▶ [BRIEF]
Locate, in the data below, the line that contains "add(socket.part, mode=Mode.SUBTRACT)" and the line that contains "obj.matrix_parent_inverse = Matrix.Identity(4)"; reproduce exactly those two lines and every line between them, nothing more.

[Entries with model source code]

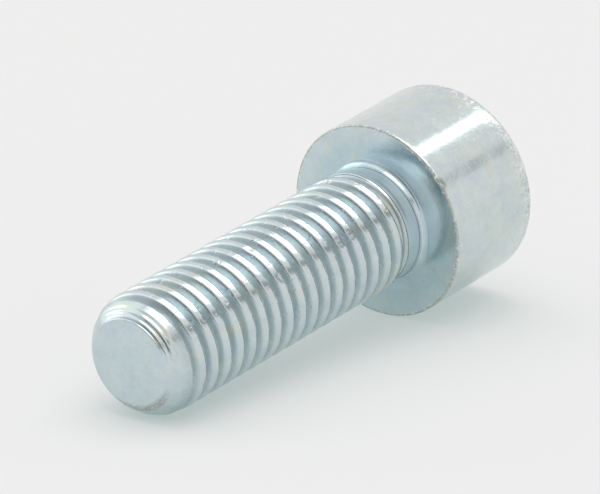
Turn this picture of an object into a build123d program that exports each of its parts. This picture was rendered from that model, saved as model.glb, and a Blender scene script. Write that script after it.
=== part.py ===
"""Hexagon-socket head cap screw, M10 by 30 mm, threaded nearly to the head.

One piece of steel, standing on its head: Z runs along the axis from the head
top at zero, past the bearing face, to the tip. The threaded length is a plain
cylinder over the crests of the M10 x 1.5 thread. Units are millimetres.
"""
import os
from math import radians, tan

from build123d import *

# Head
head_diameter = 15.8
head_height = 10.0
head_top_radius = 1.0
rim_break = 0.15

# Hexagon socket in the head
socket_across_flats = 8.05
socket_depth = 5.0
socket_mouth_diameter = 9.5
socket_mouth_angle = 60.0
socket_point_angle = 60.0

# Shank under the head
shank_length = 30.0
neck_diameter = 9.24
underhead_radius = 0.55
neck_length = 1.9

# Envelope of the thread, from its run-out at the neck
crest_diameter = 9.85
runout_length = 1.4

# Tip, rounded over the last turns down to a flat end face
end_face_diameter = 7.0
tip_crown_length = 2.9

# Outline heights and radii that follow from the sizes above
bearing_z = head_height
neck_end_z = bearing_z + neck_length
full_thread_z = neck_end_z + runout_length
tip_z = bearing_z + shank_length
crown_z = tip_z - tip_crown_length
head_r = head_diameter / 2
neck_r = neck_diameter / 2
crest_r = crest_diameter / 2
end_r = end_face_diameter / 2
fillet_r = underhead_radius

# The turned blank: head, under-head fillet, neck, and a shank at the crest
# diameter that rounds over into the flat end face
with BuildPart() as blank:
    with BuildSketch(Plane.XZ) as half_section:
        with BuildLine() as outline:
            Line((0, 0), (head_r - head_top_radius, 0))
            edge = TangentArc(
                (head_r - head_top_radius, 0),
                (head_r, head_top_radius),
                tangent=(1, 0),
            )
            Polyline(
                edge @ 1,
                (head_r, bearing_z - rim_break),
                (head_r - rim_break, bearing_z),
                (neck_r + fillet_r, bearing_z),
            )
            fillet_arc = TangentArc(
                (neck_r + fillet_r, bearing_z),
                (neck_r, bearing_z + fillet_r),
                tangent=(-1, 0),
            )
            Polyline(
                fillet_arc @ 1,
                (neck_r, neck_end_z),
                (crest_r, full_thread_z),
                (crest_r, crown_z),
            )
            crown = TangentArc((crest_r, crown_z), (end_r, tip_z), tangent=(0, 1))
            Polyline(crown @ 1, (0, tip_z), (0, 0))
        make_face()
    revolve(axis=Axis.Z)

# Hexagon socket: straight walls, a conical bottom left by the punch, and a
# conical chamfer at the mouth that reaches past the hexagon's corners
flat_r = socket_across_flats / 2
mouth_r = socket_mouth_diameter / 2
with BuildPart() as socket:
    with BuildSketch(Plane.XY):
        RegularPolygon(radius=flat_r, side_count=6, major_radius=False)
    extrude(amount=socket_depth)
    with BuildSketch(Plane.XZ):
        with BuildLine():
            Polyline(
                (0, socket_depth),
                (flat_r, socket_depth),
                (0, socket_depth + flat_r / tan(radians(socket_point_angle))),
                close=True,
            )
        make_face()
    revolve(axis=Axis.Z)
    with BuildSketch(Plane.XZ):
        with BuildLine():
            Polyline(
                (0, 0),
                (mouth_r, 0),
                (0, mouth_r / tan(radians(socket_mouth_angle))),
                close=True,
            )
        make_face()
    revolve(axis=Axis.Z)

with BuildPart() as bolt:
    add(blank.part)
    add(socket.part, mode=Mode.SUBTRACT)

bolt.part.label = "bolt"
os.makedirs("parts", exist_ok=True)
export_step(bolt.part, "parts/bolt.step")

print("volume mm3", round(bolt.part.volume, 1))
print("mass g", round(bolt.part.volume * 7.85e-3, 2))
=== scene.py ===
"""Looks of a zinc-plated socket head bolt: its rolled thread, finish and studio.

Lengths in the classes are millimetres along the bolt's own frame: Z runs from
the head's top face at zero to the rounded tip. Angles are degrees about Z.
The counts and shares of rows in the rows methods only set how finely a
stretch is meshed, with rows close to each edge that is to look crisp.
"""

import logging
from collections.abc import Sequence
from dataclasses import dataclass, field
from enum import Enum
from math import atan2, cos, pi, radians, sin, sqrt, tan, tau
from typing import Union

import bpy
import numpy as np
from mathutils import Matrix, Vector

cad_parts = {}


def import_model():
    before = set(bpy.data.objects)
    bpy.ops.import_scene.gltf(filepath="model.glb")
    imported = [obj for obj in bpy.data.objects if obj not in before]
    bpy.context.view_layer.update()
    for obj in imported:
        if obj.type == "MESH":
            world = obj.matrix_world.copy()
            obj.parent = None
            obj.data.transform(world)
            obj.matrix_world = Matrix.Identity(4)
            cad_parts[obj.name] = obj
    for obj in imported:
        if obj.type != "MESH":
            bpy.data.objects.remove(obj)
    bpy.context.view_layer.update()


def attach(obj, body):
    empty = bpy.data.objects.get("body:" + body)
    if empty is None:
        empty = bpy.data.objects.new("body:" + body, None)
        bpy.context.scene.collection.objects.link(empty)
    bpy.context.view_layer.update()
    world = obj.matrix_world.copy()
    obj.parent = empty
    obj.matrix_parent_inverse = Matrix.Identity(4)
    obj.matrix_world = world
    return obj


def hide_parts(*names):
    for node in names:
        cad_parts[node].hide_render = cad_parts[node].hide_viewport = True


LOG = logging.getLogger("bolt")
MM = 0.001
NODE = "bolt"

Number = Union[int, float]
Numbers = Union[float, np.ndarray]
Colour = tuple[float, float, float]
Rows = tuple[np.ndarray, np.ndarray]


def smoothstep(low: Number, high: Number, value: np.ndarray) -> np.ndarray:
    """Cubic step from 0 at low to 1 at high: 3t^2 - 2t^3 of the clamped share t.

    Args:
        low: value where the step leaves 0.
        high: value where the step reaches 1.
        value: where the step is wanted.

    Returns:
        The step, one number for each value.
    """
    share = np.clip((value - low) / (high - low), 0.0, 1.0)
    return share * share * (3.0 - 2.0 * share)


def soft_min(first: np.ndarray, second: np.ndarray, blend: Numbers) -> np.ndarray:
    """Smaller of two values, rounded over where they are within a blend width.

    Where the two differ by less than blend, the minimum drops by a further
    quarter of (blend - difference) squared over blend, which joins both
    branches with no kink.

    Args:
        first: one surface.
        second: the other surface.
        blend: difference below which the join is rounded.

    Returns:
        The rounded minimum.
    """
    overlap = np.clip(blend - np.abs(first - second), 0.0, None)
    return np.minimum(first, second) - overlap * overlap / (4.0 * blend)


def soft_max(first: np.ndarray, second: np.ndarray, blend: Numbers) -> np.ndarray:
    """Larger of two values, rounded like soft_min."""
    return -soft_min(-first, -second, blend)


def stretch(radii: tuple[Numbers, Numbers], heights: tuple[Numbers, Numbers],
            shares: Sequence[float], ring: np.ndarray) -> Rows:
    """Rows along a straight line: (1 - share) times its start plus share times its end.

    Args:
        radii: radius at the line's start and end, a number or one for each column.
        heights: height at its start and end, in the same way.
        shares: where the rows lie, between 0 at the start and 1 at the end.
        ring: a one for each column.

    Returns:
        Radius and height, one row of the grid each.
    """
    share = np.asarray(shares)[:, None] * ring
    return ((1.0 - share) * radii[0] + share * radii[1],
            (1.0 - share) * heights[0] + share * heights[1])


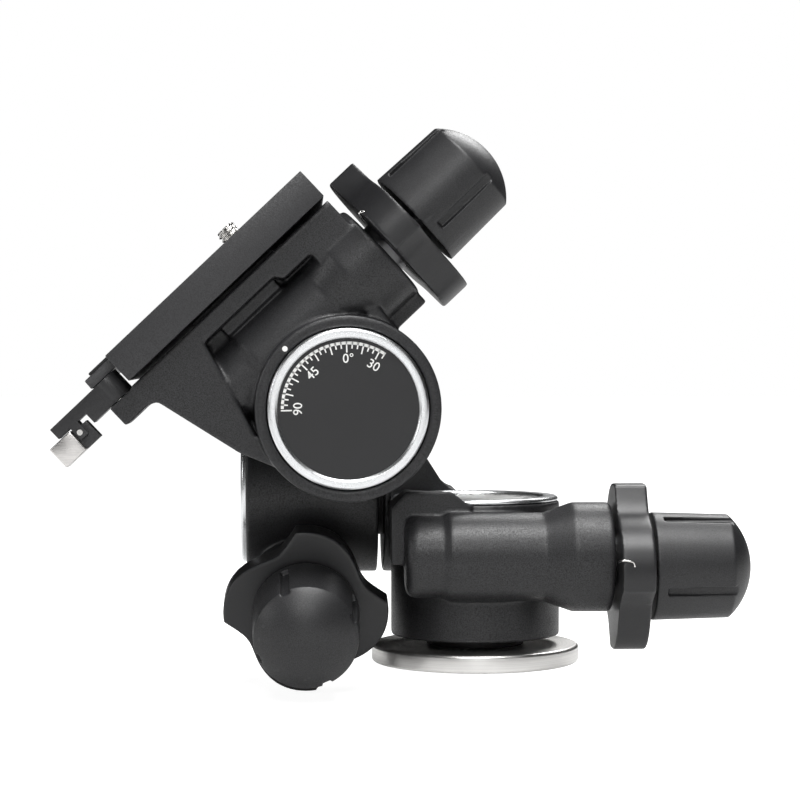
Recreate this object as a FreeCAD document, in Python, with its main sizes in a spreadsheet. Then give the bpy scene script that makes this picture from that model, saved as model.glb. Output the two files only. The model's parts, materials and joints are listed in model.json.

▶ [SOLUTION TO THIS TASK]
    add(socket.part, mode=Mode.SUBTRACT)

bolt.part.label = "bolt"
os.makedirs("parts", exist_ok=True)
export_step(bolt.part, "parts/bolt.step")

print("volume mm3", round(bolt.part.volume, 1))
print("mass g", round(bolt.part.volume * 7.85e-3, 2))
=== scene.py ===
"""Looks of a zinc-plated socket head bolt: its rolled thread, finish and studio.

Lengths in the classes are millimetres along the bolt's own frame: Z runs from
the head's top face at zero to the rounded tip. Angles are degrees about Z.
The counts and shares of rows in the rows methods only set how finely a
stretch is meshed, with rows close to each edge that is to look crisp.
"""

import logging
from collections.abc import Sequence
from dataclasses import dataclass, field
from enum import Enum
from math import atan2, cos, pi, radians, sin, sqrt, tan, tau
from typing import Union

import bpy
import numpy as np
from mathutils import Matrix, Vector

cad_parts = {}


def import_model():
    before = set(bpy.data.objects)
    bpy.ops.import_scene.gltf(filepath="model.glb")
    imported = [obj for obj in bpy.data.objects if obj not in before]
    bpy.context.view_layer.update()
    for obj in imported:
        if obj.type == "MESH":
            world = obj.matrix_world.copy()
            obj.parent = None
            obj.data.transform(world)
            obj.matrix_world = Matrix.Identity(4)
            cad_parts[obj.name] = obj
    for obj in imported:
        if obj.type != "MESH":
            bpy.data.objects.remove(obj)
    bpy.context.view_layer.update()


def attach(obj, body):
    empty = bpy.data.objects.get("body:" + body)
    if empty is None:
        empty = bpy.data.objects.new("body:" + body, None)
        bpy.context.scene.collection.objects.link(empty)
    bpy.context.view_layer.update()
    world = obj.matrix_world.copy()
    obj.parent = empty
    obj.matrix_parent_inverse = Matrix.Identity(4)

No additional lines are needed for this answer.